Location: Piața Mare / Grand Square, Sibiu
Duration: 20.07 – 30.09.2023
Opening: Brukenthal Palace, 20.07.2023, 6:00 pm
Partner: Sibiu City Hall
Curators: Dana Roxana Hrib, Alexandru Constantin Chituță
Graphics: Chris Balthes
The exhibition is part of a project co-financed by the Administration of the National Cultural Fund
In the tenth edition of his work Systema Naturae, the Swedish taxonomist Carl Linnaeus (1707 – 1778) divided the human species into four systematic categories, according to color: European white, American red, Asiatic yellow, and African black; to these he added the category “monstrous” for wild and monstrous people, unknown groups, and more or less abnormal individuals. Obviously, the content of the fifth category related to what Linnaeus considered to be known, civilized and specific to the culture from which he came and which he considered normative.

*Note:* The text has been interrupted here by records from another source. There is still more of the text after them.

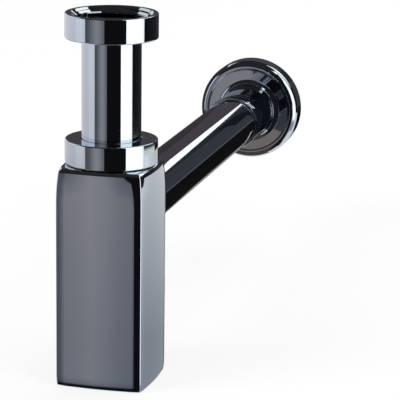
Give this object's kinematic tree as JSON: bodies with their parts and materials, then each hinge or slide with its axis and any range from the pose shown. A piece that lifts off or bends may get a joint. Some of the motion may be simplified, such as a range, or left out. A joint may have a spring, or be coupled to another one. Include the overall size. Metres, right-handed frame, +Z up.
{
  "type": "bottle trap",
  "caption": "Square chromed bottle trap with a telescopic inlet tube, union nuts, a straight outlet tube and a sliding wall rosette.",
  "frame": {"origin": "centre of the inlet thread's mouth, on the inlet axis", "axes": "+Z up, out of the inlet nut; +Y along the outlet tube, towards the wall; +X to the right seen from the front"},
  "size_m": [0.0654, 0.3904, 0.202],
  "materials": {
    "chrome": "polished chrome plate on brass",
    "brass": "machined",
    "black_rubber": "matt",
    "white_plastic": "moulded"
  },
  "bodies": {
    "trap": {"trap_body": "chrome", "base_plate": "chrome", "outlet_ferrule": "brass", "outlet_gasket": "black_rubber", "outlet_tube": "chrome"},
    "seal": {"cone_seal": "black_rubber"},
    "inlet": {"inlet_tube": "chrome", "inlet_washer": "black_rubber"},
    "union": {"inlet_nut": "chrome"},
    "slip": {"slip_ring": "white_plastic"},
    "lock_nut": {"body_nut": "chrome"},
    "plug_seal": {"plug_gasket": "black_rubber"},
    "plug": {"cleaning_plug": "chrome"},
    "grip": {"rosette_ring": "white_plastic"},
    "rosette": {"wall_rosette": "chrome"}
  },
  "joints": [
    {"name": "inlet_swivel", "type": "hinge", "parent": "trap", "child": "seal", "pos_m": [0, 0, -0.0801], "axis": [0, 0, 1], "continuous": true},
    {"name": "inlet_height", "type": "slide", "parent": "seal", "child": "inlet", "axis": [0, 0, 1], "range_m": [-0.012, 0.04]},
    {"name": "inlet_nut_turn", "type": "hinge", "parent": "inlet", "child": "union", "pos_m": [0, 0, 0], "axis": [0, 0, 1], "continuous": true},
    {"name": "body_nut_lift", "type": "slide", "parent": "trap", "child": "slip", "axis": [0, 0, 1], "range_m": [0, 0.0081]},
    {"name": "body_nut_turn", "type": "hinge", "parent": "slip", "child": "lock_nut", "pos_m": [0, 0, -0.0801], "axis": [0, 0, 1], "range_deg": [0, 1260]},
    {"name": "plug_drop", "type": "slide", "parent": "trap", "child": "plug_seal", "axis": [0, 0, -1], "range_m": [0, 0.0045]},
    {"name": "plug_turn", "type": "hinge", "parent": "plug_seal", "child": "plug", "pos_m": [0, 0, -0.2008], "axis": [0, 0, -1], "range_deg": [0, 1080]},
    {"name": "rosette_slide", "type": "slide", "parent": "trap", "child": "grip", "axis": [0, 1, 0], "range_m": [-0.235, 0.035]},
    {"name": "rosette_turn", "type": "hinge", "parent": "grip", "child": "rosette", "pos_m": [0, 0.325, -0.1126], "axis": [0, 1, 0], "continuous": true}
  ],
  "couplings": [
    {"joint": "body_nut_lift", "follows": "body_nut_turn", "m_per_rad": 0.00036749},
    {"joint": "plug_drop", "follows": "plug_turn", "m_per_rad": 0.00023873}
  ]
}
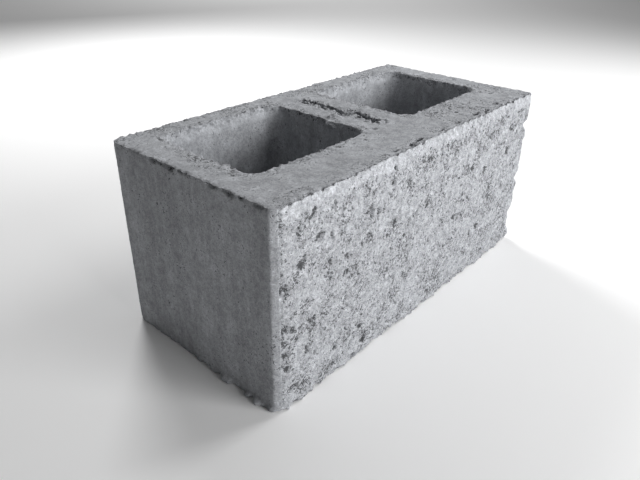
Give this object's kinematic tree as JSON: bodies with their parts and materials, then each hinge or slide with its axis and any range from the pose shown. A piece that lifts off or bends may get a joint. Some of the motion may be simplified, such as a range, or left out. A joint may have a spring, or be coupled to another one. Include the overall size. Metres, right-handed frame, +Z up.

The exhibition presents a brief history of discrimination on skin color criterion, illustrated by works of European painting from the 16th to the 18th c., an approach showing us that ignorance determined at least as many abuses as political and economic instrumentalization, induced by colonial systems. It is important to understand this pattern of thinking because, between the ruling classes – generators of ideology and ordinary people – mostly indifferent or lacking in knowledge, art constituted the intermediate stage of the institutionalization of racism, during several centuries.
The 16 panels present the beginnings of race ideology from ancient ethnocentrism to the concept of blood purity and the condition of non-European, the doctrine of discoveries, ethnographic exhibitions or human zoos, the justification of the segregation of whole peoples or ethnic groups, based on pseudo-scientific theories about the color of the epidermis; you can also learn more about what colorism means and little-known practices such as the test of wrapping paper whose color determined the separation of slaves for domestic work from those sent to agricultural work or the toxic practices of skin whitening.